After a few moments, he finally sobbed, “M-m-m-my costume…”

The first-year teacher was momentarily confused.  Kwasi wasn’t wearing a costume. “Your costume?”

“I don’t have a costume,” he wailed mournfully.

Years later, the first-year teacher would look back on this moment and wish she’d said something different.  Something comforting.  Something empathetic.  Something less… pragmatic.  But, instead, what she said was:

“Kwasi, lots of kids don’t have costumes on; you’re not the only one.  And also, you made a mask, right…?  Where is your mask?”

Then she saw it, partially crumpled on the floor, the dollar-store construction paper already tearing apart.  The crayon whiskers were shaky, the eyeholes lopsided.   As cheap and flimsy as his classmates’ costumes were, they were Edith Head masterpieces compared with these discarded shreds of paper.

Kwasi resumed his crying, less forcefully now, and the teacher was able to manage a few more placating words. Somehow, she was eventually able to coax him from under his desk, slip his coat hood over his head and deposit him, still crying softly, at the end of the ever-undulating quasi-line that was beginning its wobbly march to the schoolyard.

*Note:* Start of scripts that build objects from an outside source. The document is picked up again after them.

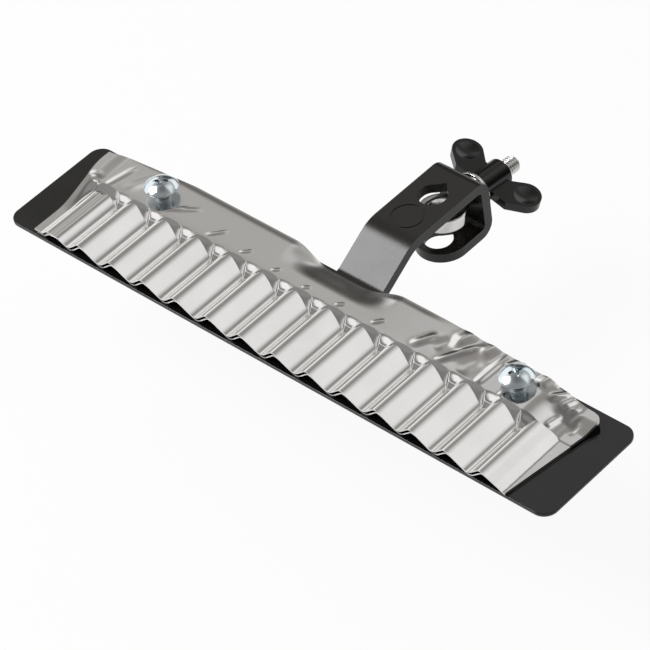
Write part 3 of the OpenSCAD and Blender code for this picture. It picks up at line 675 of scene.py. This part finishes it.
# Over it, in order: the grey front of the room, a white panel high at the front left,
# a grey one high at the back left, and white ones overhead at the back right, low on
# the left, and low at the back. Each has its brightness, and the limits of its
# direction: an axis, where the panel starts and where it is full
panels = [
    (0.3, [("Y", 0.0, -0.25), ("Z", 0.95, 0.85)]),
    (1.15, [("X", -0.82, -0.68), ("X", -0.26, -0.4), ("Y", -0.1, -0.22), ("Y", -0.68, -0.54),
            ("Z", 0.56, 0.68), ("Z", 0.94, 0.86)]),
    (0.68, [("X", -0.565, -0.5), ("X", -0.3, -0.4), ("Y", 0.3, 0.4), ("Z", 0.55, 0.62), ("Z", 0.8, 0.74)]),
    (1.0, [("X", -0.16, 0.26), ("Y", 0.22, 0.36), ("Z", 0.58, 0.76)]),
    (1.15, [("X", -0.61, -0.7), ("Z", 0.02, 0.1), ("Z", 0.74, 0.62), ("Y", -0.56, -0.44), ("Y", 0.62, 0.5)]),
    (1.1, [("X", -0.4, -0.28), ("X", 0.5, 0.4), ("Y", 0.6, 0.7), ("Z", 0.1, 0.2), ("Z", 0.6, 0.5)])]
for grey, limits in panels:
    edges = [add(tree, "ShaderNodeMapRange",
                 {"interpolation_type": "SMOOTHSTEP", "From Min": start, "From Max": full},
                 {"Value": parts.outputs[axis]}).outputs[0] for axis, start, full in limits]
    share = edges[0]
    for edge in edges[1:]:
        share = add(tree, "ShaderNodeMath", {"operation": "MULTIPLY"}, {0: share, 1: edge}).outputs[0]
    sky = add(tree, "ShaderNodeMix", {"data_type": "RGBA", 7: (grey, grey, grey, 1)},
              {6: sky, 0: share}).outputs[2]
# The camera itself sees plain white past the table
path = add(tree, "ShaderNodeLightPath", {}, {})
shown = add(tree, "ShaderNodeMix", {"data_type": "RGBA", 7: (1, 1, 1, 1)},
            {0: path.outputs["Is Camera Ray"], 6: sky})
tree.links.new(shown.outputs[2], background.inputs["Color"])
background.inputs["Strength"].default_value = 1.0

aim = Vector((0, -0.06, 0))
key_direction = Vector((-0.54, -0.37, 0.756)).normalized()
key = bpy.data.lights.new("key_light", "AREA")
key.shape, key.size, key.size_y, key.energy = "RECTANGLE", 0.6, 0.6, 10
key_lamp = new_object("key_light", key)
key_lamp.location = aim + key_direction * 1.3
key_lamp.rotation_mode = "QUATERNION"
key_lamp.rotation_quaternion = key_direction.to_track_quat("Z", "Y")
# The key is flagged off the bright sheets, which mirror the panels alone
flagged = bpy.data.collections.new("flagged_from_key")
for sheet in (lower_sheet, upper_sheet):
    flagged.objects.link(sheet)
for entry in flagged.collection_objects:
    entry.light_linking.link_state = "EXCLUDE"
key_lamp.light_linking.receiver_collection = flagged

# Camera: a long lens, 1.6 m away, high on the right and rolled a little
azimuth, elevation, roll = math.radians(48.374), math.radians(43.398), math.radians(-9.165)
DISTANCE, FOCAL_PIXELS, IMAGE_PIXELS = 1.630, 3924, 650
back = Vector((math.sin(azimuth) * math.cos(elevation), -math.cos(azimuth) * math.cos(elevation),
               math.sin(elevation)))
right = (-back).cross(Vector((0, 0, 1))).normalized()
up = right.cross(-back)
right, up = right * math.cos(roll) + up * math.sin(roll), up * math.cos(roll) - right * math.sin(roll)
camera = new_object("camera", bpy.data.cameras.new("camera"))
camera.data.sensor_width = 36
camera.data.lens = FOCAL_PIXELS / IMAGE_PIXELS * 36
camera.data.clip_start, camera.data.clip_end = 0.1, 20
camera.data.dof.use_dof = False
target = Vector((6.822, 1.64 + PLATE_MID_Y, PLATE_TOP)) * MM
facing = Matrix((right, up, back)).transposed().to_4x4()
camera.matrix_world = Matrix.Translation(target + back * DISTANCE) @ facing
bpy.context.scene.camera = camera
bpy.context.scene.view_settings.view_transform = "Standard"
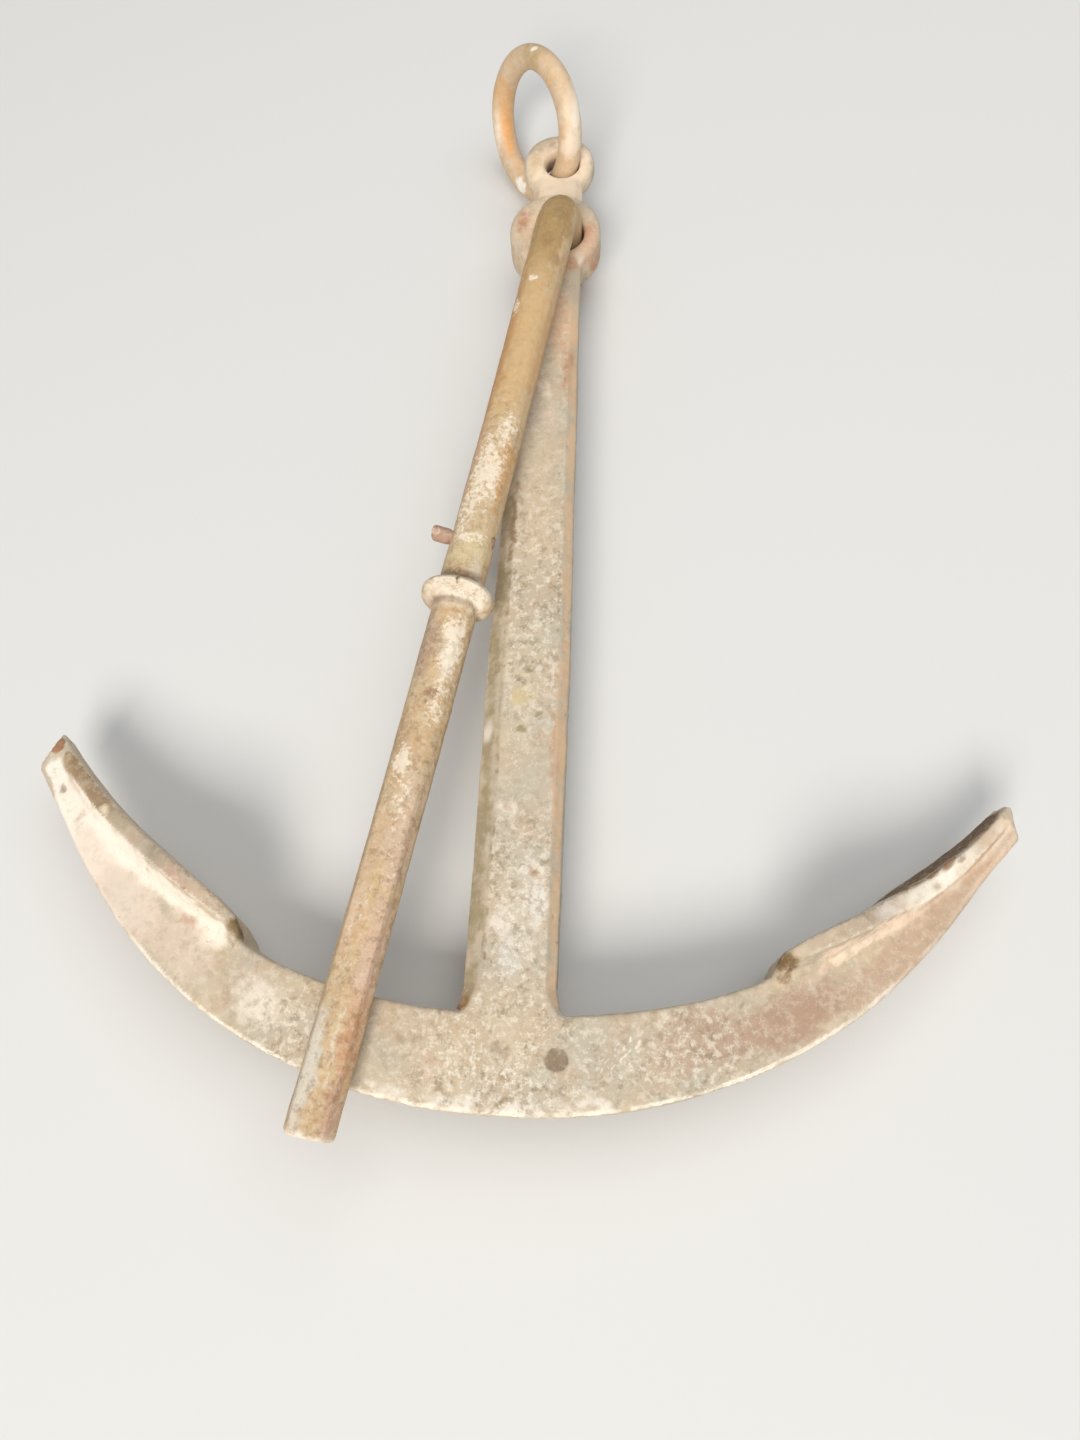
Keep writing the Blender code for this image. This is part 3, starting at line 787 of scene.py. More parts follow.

Yes, the first-year teacher realized from the beginning she was under-prepared for this job.  In regards to the development of children she was nearly ignorant, and with her meager technical knowledge, she’d probably have difficulty teaching almost any skill to anyone.  Yet, looking back years later, it seems that what the teacher most strongly lacked was not another college course in Reading Theory or The Art of Teaching Science—but rather, a simple understanding of what it was to be human.

What she didn’t know then, at 21, that she would come to figure out much later, is that no one—not young children, not a sixty year-old woman—wants to be talked out of their sadness.  She didn’t understand that what a broken heart most wants is to be heard, and held.  That our disappointment and sorrow doesn’t want a mask to make it better, and doesn’t care what time it is.  It merely wants a hand to hold, a heart to listen, and a compassionate voice to say, Yes. This is hard and it hurts so much.